Lundi 9 novembre 2009 à 15:00

Le froid, qui mord profondément, quand je me réveille nue la nuit et que je me blottis fort contre lui.
Son visage que je connais par coeur, les fossettes, la lumière de ses yeux, ses cernes que je voudrais effacer. La peur des mots qui blessent et qui séparent, sa voix qui rassure, qui protège, qui réchauffe, sa voix si douce que je n'ai jamais le courage de l'abîmer.
Nous roulons toujours les fenêtres ouvertes malgré le froid.
Les ombres s'en vont quand je suis sous son regard, blottie dans ses bras, mais parfois je me demande, est-ce que c'est ça qui fait une histoire ?
C'est quoi une histoire ? Un truc qu'on devrait vivre ensemble, pas juste côte à côte. Être ensemble dans la même histoire...
Je fume mes clopes et trottine sur mes escarpins, à des kilomètres de lui.

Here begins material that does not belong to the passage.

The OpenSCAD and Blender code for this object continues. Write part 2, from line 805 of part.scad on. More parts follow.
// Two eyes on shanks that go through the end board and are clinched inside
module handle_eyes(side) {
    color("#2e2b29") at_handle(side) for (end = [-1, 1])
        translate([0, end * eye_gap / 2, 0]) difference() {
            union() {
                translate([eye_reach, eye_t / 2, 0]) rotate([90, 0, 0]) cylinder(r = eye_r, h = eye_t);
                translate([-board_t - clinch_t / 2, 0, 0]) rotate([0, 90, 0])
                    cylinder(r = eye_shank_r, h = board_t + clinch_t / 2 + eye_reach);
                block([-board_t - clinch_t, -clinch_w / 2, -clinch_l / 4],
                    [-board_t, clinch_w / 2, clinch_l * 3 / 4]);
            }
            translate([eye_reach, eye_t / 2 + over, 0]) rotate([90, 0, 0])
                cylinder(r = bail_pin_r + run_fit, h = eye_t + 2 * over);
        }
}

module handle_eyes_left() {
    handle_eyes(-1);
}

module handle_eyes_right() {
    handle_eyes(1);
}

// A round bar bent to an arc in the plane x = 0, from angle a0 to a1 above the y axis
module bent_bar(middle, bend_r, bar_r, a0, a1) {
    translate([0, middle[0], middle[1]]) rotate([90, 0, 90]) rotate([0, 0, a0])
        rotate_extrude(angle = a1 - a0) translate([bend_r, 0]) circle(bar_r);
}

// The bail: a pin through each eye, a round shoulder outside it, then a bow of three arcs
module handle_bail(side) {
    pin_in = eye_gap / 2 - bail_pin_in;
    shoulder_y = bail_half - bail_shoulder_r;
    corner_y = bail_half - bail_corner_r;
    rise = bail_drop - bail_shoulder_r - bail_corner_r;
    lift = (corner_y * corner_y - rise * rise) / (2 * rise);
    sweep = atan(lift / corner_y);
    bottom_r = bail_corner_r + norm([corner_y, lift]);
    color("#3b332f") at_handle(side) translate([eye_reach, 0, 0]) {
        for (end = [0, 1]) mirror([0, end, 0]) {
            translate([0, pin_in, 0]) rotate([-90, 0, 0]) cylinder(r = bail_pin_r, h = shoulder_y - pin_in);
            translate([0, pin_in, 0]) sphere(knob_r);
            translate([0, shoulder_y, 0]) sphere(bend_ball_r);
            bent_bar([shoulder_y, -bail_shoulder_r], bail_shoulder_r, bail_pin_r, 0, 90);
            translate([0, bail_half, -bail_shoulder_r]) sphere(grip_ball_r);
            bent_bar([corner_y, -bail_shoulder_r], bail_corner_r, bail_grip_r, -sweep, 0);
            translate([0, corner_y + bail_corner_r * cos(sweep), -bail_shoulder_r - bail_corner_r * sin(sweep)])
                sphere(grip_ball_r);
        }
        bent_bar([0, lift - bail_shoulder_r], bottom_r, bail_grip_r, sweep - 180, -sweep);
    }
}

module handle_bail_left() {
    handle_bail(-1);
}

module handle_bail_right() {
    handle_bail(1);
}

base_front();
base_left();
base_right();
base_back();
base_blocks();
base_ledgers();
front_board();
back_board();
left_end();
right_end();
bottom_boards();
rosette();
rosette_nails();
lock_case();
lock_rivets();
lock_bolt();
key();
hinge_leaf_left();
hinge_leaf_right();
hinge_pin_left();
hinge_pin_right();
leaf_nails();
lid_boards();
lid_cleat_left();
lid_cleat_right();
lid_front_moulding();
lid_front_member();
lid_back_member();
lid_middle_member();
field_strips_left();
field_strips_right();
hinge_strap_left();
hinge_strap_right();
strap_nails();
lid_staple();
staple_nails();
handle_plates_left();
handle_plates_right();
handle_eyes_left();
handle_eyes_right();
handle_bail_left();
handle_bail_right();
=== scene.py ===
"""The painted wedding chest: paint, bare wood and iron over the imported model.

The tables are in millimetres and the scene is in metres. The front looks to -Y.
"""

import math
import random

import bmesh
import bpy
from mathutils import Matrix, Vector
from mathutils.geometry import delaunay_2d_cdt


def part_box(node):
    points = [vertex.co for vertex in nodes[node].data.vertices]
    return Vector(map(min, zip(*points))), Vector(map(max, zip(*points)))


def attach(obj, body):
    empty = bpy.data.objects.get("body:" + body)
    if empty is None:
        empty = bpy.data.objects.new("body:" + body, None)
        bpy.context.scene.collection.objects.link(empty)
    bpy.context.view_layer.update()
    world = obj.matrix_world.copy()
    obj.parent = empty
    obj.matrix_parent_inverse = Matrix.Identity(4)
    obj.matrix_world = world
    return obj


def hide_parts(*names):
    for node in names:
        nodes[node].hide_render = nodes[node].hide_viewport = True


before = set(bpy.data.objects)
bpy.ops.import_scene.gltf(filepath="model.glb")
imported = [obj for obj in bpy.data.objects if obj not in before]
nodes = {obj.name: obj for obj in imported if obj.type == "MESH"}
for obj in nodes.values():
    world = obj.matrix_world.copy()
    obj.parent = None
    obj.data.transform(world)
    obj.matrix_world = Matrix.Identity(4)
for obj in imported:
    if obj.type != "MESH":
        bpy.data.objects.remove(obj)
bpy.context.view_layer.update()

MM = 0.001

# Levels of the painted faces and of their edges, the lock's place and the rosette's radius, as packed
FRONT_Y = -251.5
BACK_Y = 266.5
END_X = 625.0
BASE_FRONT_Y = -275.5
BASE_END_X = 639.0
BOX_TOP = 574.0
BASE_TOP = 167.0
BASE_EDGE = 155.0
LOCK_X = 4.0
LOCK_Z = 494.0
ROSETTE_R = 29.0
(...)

Mercredi 4 novembre 2009 à 8:55

Je le savais pourtant, on ne doit compter que sur soi-même.
Se bercer d'illusions, et se crasher en beauté.
J'ai froid, au fond du ventre, profondément à l'intérieur.
C'est con comme on peut se sentir trahi. Je ne pouvais même pas dire que je ne m'y attendais pas.
"Fais-moi confiance, hein, Coeur, fais-moi confiance, ne me redis jamais plus que tu doutes de moi."
Je savais que ceux qui réclament le plus la confiance sont ceux qui sont les plus susceptibles de vous décevoir, une fois que vous la leur avez donnée.
Je savais, mais je voulais croire qu'il était l'exception.
Le Merlot dans la morgue. Je renoue avec le cimetière, court dans les allées et danse sur les tombes. De toute façon, dans la vie, on se fait toujours baiser.